En los agitados mares australes hay otras islas –Sandwich, Orcadas, Georgias y Shetland del Sur– accesibles solamente a los cruceros antárticos o para miembros de expediciones polares. Y desde luego también las Malvinas, abiertas desde hace unos años nuevamente a la llegada de los argentinos. Al no prosperar el proyecto de abrir una ruta aérea entre Buenos Aires y Puerto Argentino, hay que resignarse a tomar el avión en Punta Arenas, en Chile, para volar hasta Mount Pleasant, el aeropuerto militar de la isla, el único que puede recibir aviones grandes.

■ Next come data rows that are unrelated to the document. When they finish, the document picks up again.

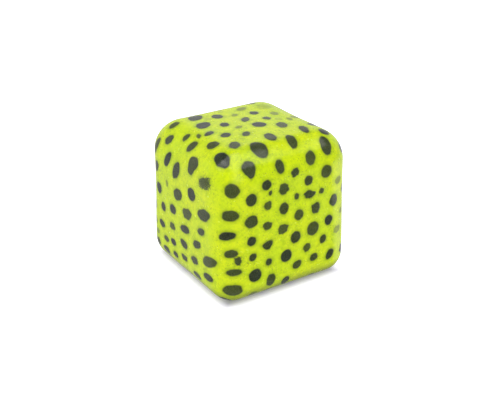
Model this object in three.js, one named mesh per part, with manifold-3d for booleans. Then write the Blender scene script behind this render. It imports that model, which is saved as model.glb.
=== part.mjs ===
// Squeezable fidget cube: a soft rubber skin with rounded edges, packed with dough through a port in its
// base. The port is closed by a glued mushroom plug. Pressed from above, the cube shortens, and then it
// slowly rises again.
//
// Units are millimetres, +Z is up, and the origin is the centre of the base. The skin is one moulding. It is
// divided here at half height, so that its upper half can travel down over the lower half in a squeeze.
import * as THREE from "three";
import { mergeVertices } from "three/addons/utils/BufferGeometryUtils.js";
import Module from "manifold-3d";

const wasm = await Module();
wasm.setup();

// Driving dimensions of the cube
const SIDE = 57; // over the crowned faces
const CROWN = 0.2; // how far the middle of each side and of the top stands proud of its edges
const TOP_EDGE = 11.7; // edge radius at the top
const BASE_EDGE = 8.8; // edge radius at the base
const WALL = 2.4; // skin thickness
const GAP = 0.3; // clearance between neighbouring solids

// The filling port, in the middle of the base: a recess, then a hole through a boss inside the skin
const HOLE_RADIUS = 4.2;
const HOLE_LENGTH = 3.1;
const RECESS_RADIUS = 7;
const RECESS_DEPTH = 2.3;
const BOSS_WALL = 1.8;
const BOSS_RADIUS = RECESS_RADIUS + BOSS_WALL;
const BOSS_HEIGHT = RECESS_DEPTH + HOLE_LENGTH;

// The plug: a flange in the recess, a stem through the hole and a bulb that holds it from inside
const FLANGE_SINK = 0.3; // the flange stays clear of the table
const FLANGE_THICKNESS = 1.2;
const BULB_LIP = 1.4; // how far the bulb reaches past the hole's edge
const BULB_RIM = 1; // height of the bulb's straight side, before it tapers
const BULB_HEIGHT = 3;
const GLUE_THICKNESS = 0.5;

// Facets
const GRID = 12; // squares along a face, of which FLAT_SQUARES lie between the rounded edges
const FLAT_SQUARES = 4;
const ROUND_SEGMENTS = 48; // around the port and the plug
const MERGE_WITHIN = 1e-4;
const TINY = 1e-6;
const PAST = 1; // how far a cutting solid reaches past what it cuts

// Looks
const SKIN_RUBBER = { color: 0xc4dc10, roughness: 0.4 };
const PLUG_RUBBER = { color: 0xd2e24a, roughness: 0.45 };
const GLUE = { color: 0xe9e6c8, roughness: 0.2 };
const DOUGH = { color: 0xf0ead6, roughness: 0.6 };

// Solids

const solidOf = (geometry) => {
  const bare = geometry.clone();
  bare.deleteAttribute("normal");
  bare.deleteAttribute("uv");
  const merged = mergeVertices(bare, MERGE_WITHIN);
  return new wasm.Manifold(
    new wasm.Mesh({
      numProp: 3,
      vertProperties: new Float32Array(merged.attributes.position.array),
      triVerts: new Uint32Array(merged.index.array),
    }),
  );
};

const geometryOf = (solid) => {
  const mesh = solid.getMesh();
  const geometry = new THREE.BufferGeometry();
  geometry.setAttribute("position", new THREE.BufferAttribute(mesh.vertProperties, 3));
  geometry.setIndex(new THREE.BufferAttribute(mesh.triVerts, 1));
  geometry.computeVertexNormals();
  return geometry;
};

// A solid of revolution about +Z. Its outline runs up from the axis to the axis, or is a closed loop.
const turned = (outline) => {
  const points = outline.map(([radius, height]) => new THREE.Vector2(radius, height));
  return solidOf(new THREE.LatheGeometry(points, ROUND_SEGMENTS).rotateX(Math.PI / 2));
};

const drum = (radius, from, to) => turned([[0, from], [radius, from], [radius, to], [0, to]]);

const slab = (from, to) =>
  solidOf(new THREE.BoxGeometry(2 * SIDE, 2 * SIDE, to - from).translate(0, 0, (from + to) / 2));

// The soft cube. Its surface starts as a plain cube from -1 to 1 along each axis.

const onFace = (a) => Math.abs(a) > 1 - TINY;

// How far a point on the plain cube is lifted by the crown of its face. The base and the edges have none.
function crownAt(axes) {
  const onBase = axes[2] < TINY - 1;
  if (onBase || axes.filter(onFace).length > 1) {
    return 0;
  }
  const shares = axes.map((a) => (onFace(a) ? 1 : Math.cos((a * Math.PI) / 2) ** 2));
  return CROWN * shares[0] * shares[1] * shares[2];
}

// Moves a point of the plain cube on to the soft cube whose faces lie inset millimetres inside the skin's.
// Along each axis the middle squares are flat, and the outer ones turn through 45 degrees to the cube's edge.
function toSoftCube(point, inset) {
  const axes = point.toArray();
  const edge = THREE.MathUtils.lerp(BASE_EDGE, TOP_EDGE, THREE.MathUtils.smoothstep(point.z, -1, 1)) - inset;
  const halfWidth = SIDE / 2 - CROWN - inset;
  const halfHeight = (SIDE - CROWN) / 2 - inset;
  const flats = [halfWidth - edge, halfWidth - edge, halfHeight - edge];
  const flatShare = FLAT_SQUARES / GRID;

  const core = new THREE.Vector3();
  const normal = new THREE.Vector3();
  axes.forEach((a, i) => {
    const turn = ((Math.PI / 4) * Math.max(0, Math.abs(a) - flatShare)) / (1 - flatShare);
    core.setComponent(i, Math.sign(a) * flats[i] * Math.min(1, Math.abs(a) / flatShare));
    normal.setComponent(i, Math.sign(a) * Math.tan(turn));
  });

  point.copy(core).addScaledVector(normal.normalize(), edge + crownAt(axes));
  point.z += (SIDE - CROWN) / 2;
}

const softCube = (inset) => {
  const geometry = new THREE.BoxGeometry(2, 2, 2, GRID, GRID, GRID);
  const places = geometry.getAttribute("position");
  const point = new THREE.Vector3();
  for (let i = 0; i < places.count; i++) {
    toSoftCube(point.fromBufferAttribute(places, i), inset);
    places.setXYZ(i, point.x, point.y, point.z);
  }
  return solidOf(geometry);
};

// Skin: hollow, with the port's boss left standing inside

const cavity = softCube(WALL).subtract(drum(BOSS_RADIUS, 0, BOSS_HEIGHT));
const skin = softCube(0)
  .subtract(cavity)
  .subtract(drum(RECESS_RADIUS, -PAST, RECESS_DEPTH))
  .subtract(drum(HOLE_RADIUS, -PAST, BOSS_HEIGHT + PAST));
const skinLower = skin.intersect(slab(-PAST, (SIDE - GAP) / 2));
const skinUpper = skin.intersect(slab((SIDE + GAP) / 2, SIDE + PAST));

// Plug and its ring of glue

const flangeTop = FLANGE_SINK + FLANGE_THICKNESS;
const flangeRadius = RECESS_RADIUS - GAP;
const stemRadius = HOLE_RADIUS - GAP;
const bulbRadius = HOLE_RADIUS + BULB_LIP;
const bulbBase = BOSS_HEIGHT + GAP;
const bulbTop = bulbBase + BULB_HEIGHT;

const plug = turned([
  [0, FLANGE_SINK],
  [flangeRadius - GAP, FLANGE_SINK],
  [flangeRadius, FLANGE_SINK + GAP],
  [flangeRadius, flangeTop],
  [stemRadius, flangeTop],
  [stemRadius, bulbBase],
  [bulbRadius, bulbBase],
  [bulbRadius, bulbBase + BULB_RIM],
  [stemRadius, bulbTop],
  [0, bulbTop],
]);

const glueBase = (flangeTop + RECESS_DEPTH - GLUE_THICKNESS) / 2;
const glueTop = glueBase + GLUE_THICKNESS;
const glueRing = turned([
  [HOLE_RADIUS + GAP, glueBase],
  [flangeRadius - GAP, glueBase],
  [flangeRadius - GAP, glueTop],
  [HOLE_RADIUS + GAP, glueTop],
  [HOLE_RADIUS + GAP, glueBase],
]);

// Dough: it fills the skin, around the port's boss and the plug's bulb

const dough = softCube(WALL + GAP)
  .subtract(drum(BOSS_RADIUS + GAP, 0, BOSS_HEIGHT + GAP))
  .subtract(drum(bulbRadius + GAP, 0, bulbTop + GAP));

// Assembly

const cube = new THREE.Group();
const addPiece = (name, solid, look) => {
  const material = new THREE.MeshStandardMaterial({ ...look, metalness: 0 });
  const mesh = new THREE.Mesh(geometryOf(solid), material);
  mesh.name = name;
  cube.add(mesh);
};

addPiece("skin_lower", skinLower, SKIN_RUBBER);
addPiece("skin_upper", skinUpper, SKIN_RUBBER);
addPiece("fill_plug", plug, PLUG_RUBBER);
addPiece("plug_glue", glueRing, GLUE);
addPiece("dough_filling", dough, DOUGH);

export default cube;
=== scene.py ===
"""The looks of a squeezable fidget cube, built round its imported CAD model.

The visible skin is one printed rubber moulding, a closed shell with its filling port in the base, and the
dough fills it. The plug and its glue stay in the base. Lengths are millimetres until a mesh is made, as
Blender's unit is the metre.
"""

import math
import random

import bpy
import numpy as np
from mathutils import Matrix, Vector


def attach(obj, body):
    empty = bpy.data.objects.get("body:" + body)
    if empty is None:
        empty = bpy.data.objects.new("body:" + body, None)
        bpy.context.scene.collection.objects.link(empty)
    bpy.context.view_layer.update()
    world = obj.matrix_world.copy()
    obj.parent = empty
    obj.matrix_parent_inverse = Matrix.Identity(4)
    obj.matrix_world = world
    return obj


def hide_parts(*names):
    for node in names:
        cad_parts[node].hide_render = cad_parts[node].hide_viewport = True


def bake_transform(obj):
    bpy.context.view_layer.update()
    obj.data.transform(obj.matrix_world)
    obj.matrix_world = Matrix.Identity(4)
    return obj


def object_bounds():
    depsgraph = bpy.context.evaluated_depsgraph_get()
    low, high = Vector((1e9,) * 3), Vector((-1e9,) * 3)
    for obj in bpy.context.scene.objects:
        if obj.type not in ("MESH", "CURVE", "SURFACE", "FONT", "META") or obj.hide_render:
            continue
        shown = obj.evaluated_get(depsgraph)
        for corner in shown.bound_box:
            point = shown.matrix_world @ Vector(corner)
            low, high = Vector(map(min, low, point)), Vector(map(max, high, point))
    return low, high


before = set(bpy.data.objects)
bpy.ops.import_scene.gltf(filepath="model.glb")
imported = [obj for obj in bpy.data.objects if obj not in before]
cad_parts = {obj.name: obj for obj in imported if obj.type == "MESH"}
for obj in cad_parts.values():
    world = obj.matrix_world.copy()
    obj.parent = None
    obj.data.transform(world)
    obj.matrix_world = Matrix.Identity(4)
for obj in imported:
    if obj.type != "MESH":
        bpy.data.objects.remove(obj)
cad_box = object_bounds()

METRES = 0.001  # in a millimetre
TINY = 1e-9

# The skin's shape, as the CAD has it
SIDE = cad_box[1].z / METRES
CROWN = 0.2
TOP_EDGE = 11.7
BASE_EDGE = 8.8
WALL = 2.4
HOLE_RADIUS = 4.2
RECESS_RADIUS = 7.0
RECESS_DEPTH = 2.3
BOSS_RADIUS = 8.8
BOSS_HEIGHT = 5.4

# The plug's, too
FLANGE_BASE = 0.3
FLANGE_TOP = 1.5
FLANGE_RADIUS = 6.62
STEM_RADIUS = 3.9
BULB_RADIUS = 5.6
BULB_BASE = 5.7
BULB_TOP = 8.7

# The glue pressed out round the flange rises and falls by this much, over about this length
BEAD_CREEP = 0.22
BEAD_LENGTH = 7

# Roundings of turned outlines: how far along each of the two legs every point lies
PORT_LIP = 0.45
LIP_ARC = ((1, 0), (0.62, 0.08), (0.29, 0.29), (0.08, 0.62), (0, 1))
FILLET = 0.25
FILLET_ARC = ((1, 0), (0.3, 0.3), (0, 1))

# Grids of the soft surfaces: squares along a side, and the share of it between the rounded edges
SKIN_SQUARES = 104
INNER_SQUARES = 60
FLAT_SHARE = 0.68
PORT_RING = 12  # squares from the base's centre to the ring where the port begins
PORT_STEPS = 8 * PORT_RING  # vertices round it

# The moulding's slight lumps. They fade out towards the base.
LUMP_HEIGHT = 0.16
LUMP_LENGTH = 24
LUMPS_FULL_FROM = 8
HIGHEST_LUMP = 0.3
WAVES = 9


# Meshes

def smooth(t):
    t = np.clip(t, 0, 1)
    return t * t * (3 - 2 * t)


def mesh_object(name, points, faces):
    mesh = bpy.data.meshes.new(name)
    mesh.from_pydata((np.asarray(points) * METRES).tolist(), [], faces)
    mesh.shade_smooth()
    mesh.update()
    piece = bpy.data.objects.new(name, mesh)
    bpy.context.scene.collection.objects.link(piece)
    return piece


def port_outline():
    """The whole-number points round the square ring where the port begins, anticlockwise from +X."""
    points = []
    for step in range(PORT_STEPS):
        side, along = divmod(step + PORT_RING, 2 * PORT_RING)
        x, y = PORT_RING, along - PORT_RING
        for _ in range(side % 4):
            x, y = -y, x
        points.append((x, y))
    return points


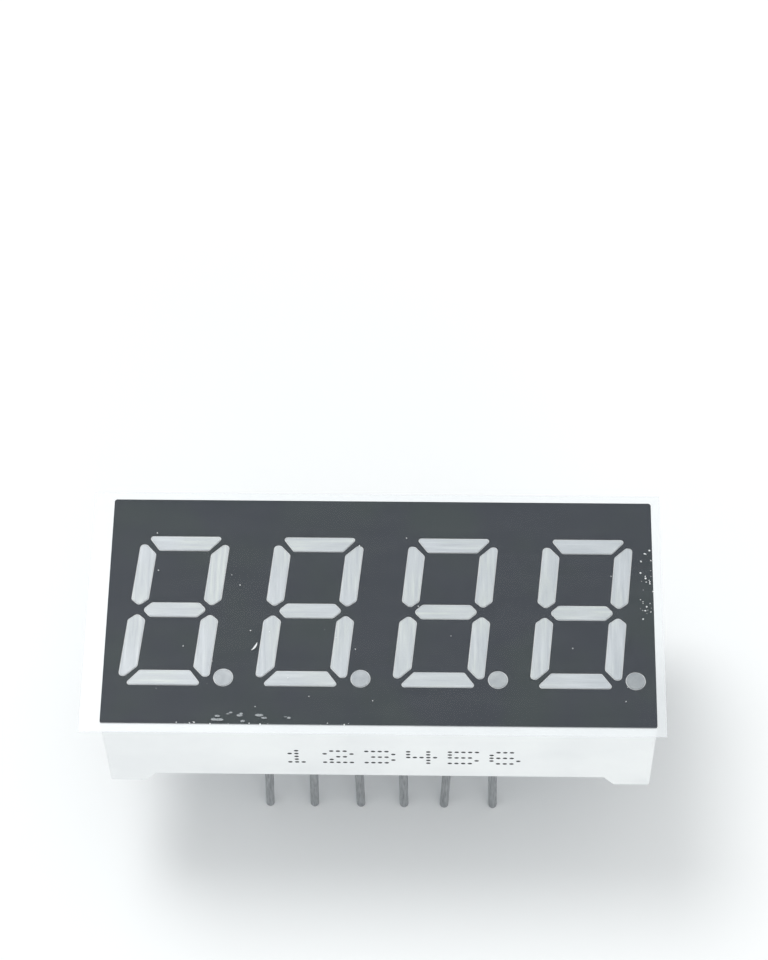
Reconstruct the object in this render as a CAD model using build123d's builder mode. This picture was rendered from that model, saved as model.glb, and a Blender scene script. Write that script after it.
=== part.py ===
from build123d import *

import math
import os

# A four-digit seven-segment LED display module, in millimetres.
#
# Origin: the centre of the pin grid on the seating plane, where the corner feet stand.
# +X runs along the row of digits in reading order, +Y towards the digits' tops, and
# +Z out of the face.

# ---------------------------------------------------------------- driving dimensions

# Housing: a moulded white reflector, open at the back
case_height = 7.2           # seating plane to the printed face
end_margin = 0.1            # last digit's cell to the end of the housing
pin_row_inset = 1.92        # row of pins to the side of the housing
skirt_wall = 0.8
cavity_corner = 0.2
corner_radius = 0.15        # upright edges
foot_height = 0.9           # the skirt's rim stands this far off the seating plane
foot_length = 2.0           # each corner foot, along either wall
foot_ramp = 0.6             # how far a foot's slope runs along the wall

# Digits
digit_count = 4
digit_pitch = 7.5
digit_lean = 5.4            # degrees, tops towards +X
digit_height = 9.22         # over the outer edges of the top and bottom bars
digit_shift = -0.125        # a digit's middle from its cell's, to make room for the point

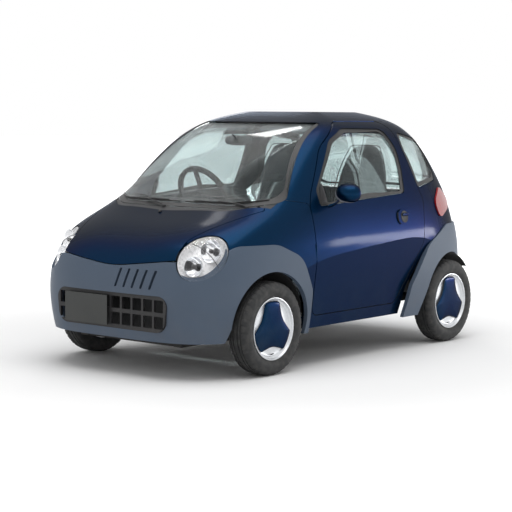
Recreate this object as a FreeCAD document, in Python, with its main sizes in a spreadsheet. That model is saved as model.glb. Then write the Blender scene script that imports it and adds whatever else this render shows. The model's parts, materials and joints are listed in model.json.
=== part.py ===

La acogida de los militares británicos dista de ser calurosa, y no es nada turística. Pero se ve compensada por la capital diminuta de las islas, que resultan toda una experiencia. Pese a que hay menos de 2000 habitantes, hay una atmósfera de centro urbano, por microscópico que sea: allí está todo el encanto de Puerto Argentino, en su particular estatuto y en el choque cultural que produce esta porción de islas de habla y culturainglesa tan resistentes al reclamo de la Argentina. En los negocios se encuentran todos los productos de Londres, en los pubs se juega a los dardos tomando cerveza por las tardes, como en cualquier pub del West End, y los domingos de verano se organizan concursos hípicos. En las dos islas principales, hay mucho más para ver y hacer: avistar colonias de las cinco especies de pingüinos que viven en las Malvinas, ver las ruinas del fortín francés, el primer establecimiento europeo en las islas, los cementerios militares –argentino e inglés– y la segunda aglomeración humana insular: Goose Green, una veintena de casas alrededor de un gran galpón que sirve a la vez de club social, de sala de eventos y de iglesia. Si las islas son un mundo aparte, las Malvinas lo son realmente. Doblemente aparte, por vivir tan aisladas del continente más cercano. Pero esto es otra historia.